ContextThis does not need to be formal—it is written for you six to twelve months from now, not for an audience. Note what you were trying to achieve this cycle, what surprised you positively or negatively, what failed in an instructive or unexpected way, and what specific changes you plan to make in the next round. A paragraph written within 48 hours of the kiln opening is more honest and more specific than notes reconstructed from tiles alone a week later. The cumulative record of these monthly narratives becomes, over years, an informal history of your studio's material thinking—exactly the kind of documentation that strengthens grant applications, residency proposals, and teaching portfolios in a way that tile racks alone cannot.

ContextNot every month yields a production candidate, and logging 'no promotion this cycle' is an active positive decision rather than a gap. When a candidate does emerge, note explicitly which qualities qualify it: consistency across different kiln zones, passing the acid test, visual distinctiveness relative to your existing production palette, or demonstrated compatibility with your standard clay body at varying application thicknesses. Scaling from a 100 g test batch to a 2 kg production batch typically requires recalibrating application method and specific gravity target, and those adjustments should be documented as their own firing event in the following month's log rather than assumed to transfer automatically.

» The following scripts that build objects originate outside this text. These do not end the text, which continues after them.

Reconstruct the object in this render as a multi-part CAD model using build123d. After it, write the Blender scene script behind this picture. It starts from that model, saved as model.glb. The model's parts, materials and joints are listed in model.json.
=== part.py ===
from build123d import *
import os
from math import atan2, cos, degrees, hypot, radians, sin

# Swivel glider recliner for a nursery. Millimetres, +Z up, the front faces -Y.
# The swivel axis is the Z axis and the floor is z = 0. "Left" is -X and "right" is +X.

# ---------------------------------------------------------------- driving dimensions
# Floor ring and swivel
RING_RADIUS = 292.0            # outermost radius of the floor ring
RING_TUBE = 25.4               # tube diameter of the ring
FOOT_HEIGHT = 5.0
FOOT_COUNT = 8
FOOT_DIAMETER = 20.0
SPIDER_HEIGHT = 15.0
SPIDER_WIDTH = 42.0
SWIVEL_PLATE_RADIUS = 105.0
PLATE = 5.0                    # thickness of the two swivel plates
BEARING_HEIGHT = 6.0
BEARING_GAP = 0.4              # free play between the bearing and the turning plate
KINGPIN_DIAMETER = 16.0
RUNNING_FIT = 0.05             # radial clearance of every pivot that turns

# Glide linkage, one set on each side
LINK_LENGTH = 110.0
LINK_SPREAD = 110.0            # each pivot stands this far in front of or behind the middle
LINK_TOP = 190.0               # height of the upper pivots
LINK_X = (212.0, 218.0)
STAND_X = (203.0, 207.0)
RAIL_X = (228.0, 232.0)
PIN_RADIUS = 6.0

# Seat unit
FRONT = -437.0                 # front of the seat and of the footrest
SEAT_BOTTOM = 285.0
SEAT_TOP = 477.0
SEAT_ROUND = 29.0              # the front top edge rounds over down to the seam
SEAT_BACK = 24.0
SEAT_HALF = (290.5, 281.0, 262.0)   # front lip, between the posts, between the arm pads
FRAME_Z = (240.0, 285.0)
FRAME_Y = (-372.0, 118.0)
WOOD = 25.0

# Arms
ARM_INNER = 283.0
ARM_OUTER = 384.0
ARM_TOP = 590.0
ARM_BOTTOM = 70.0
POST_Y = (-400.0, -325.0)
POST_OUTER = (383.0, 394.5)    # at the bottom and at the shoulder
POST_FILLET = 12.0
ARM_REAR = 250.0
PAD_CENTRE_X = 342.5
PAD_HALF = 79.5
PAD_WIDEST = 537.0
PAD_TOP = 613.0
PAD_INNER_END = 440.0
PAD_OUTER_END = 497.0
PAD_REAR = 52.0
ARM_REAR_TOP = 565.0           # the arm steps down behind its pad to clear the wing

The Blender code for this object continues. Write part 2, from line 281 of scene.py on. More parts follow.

ContextA busy test month can consume colorants and specialty materials faster than expected. Check stock of the most frequently depleted materials: zinc oxide, rutile, iron oxide, cobalt carbonate, tin oxide, and your primary feldspar. Calculate how many full test batches your current stock supports. Materials with long lead times—specialty frits, certain rare-earth colorants, or orders from international suppliers—should be ordered at least three weeks before you will need them. Note minimum order quantities for each supplier, since many have thresholds that make small top-up orders uneconomical compared to a slightly larger quantity that covers the next two or three test months.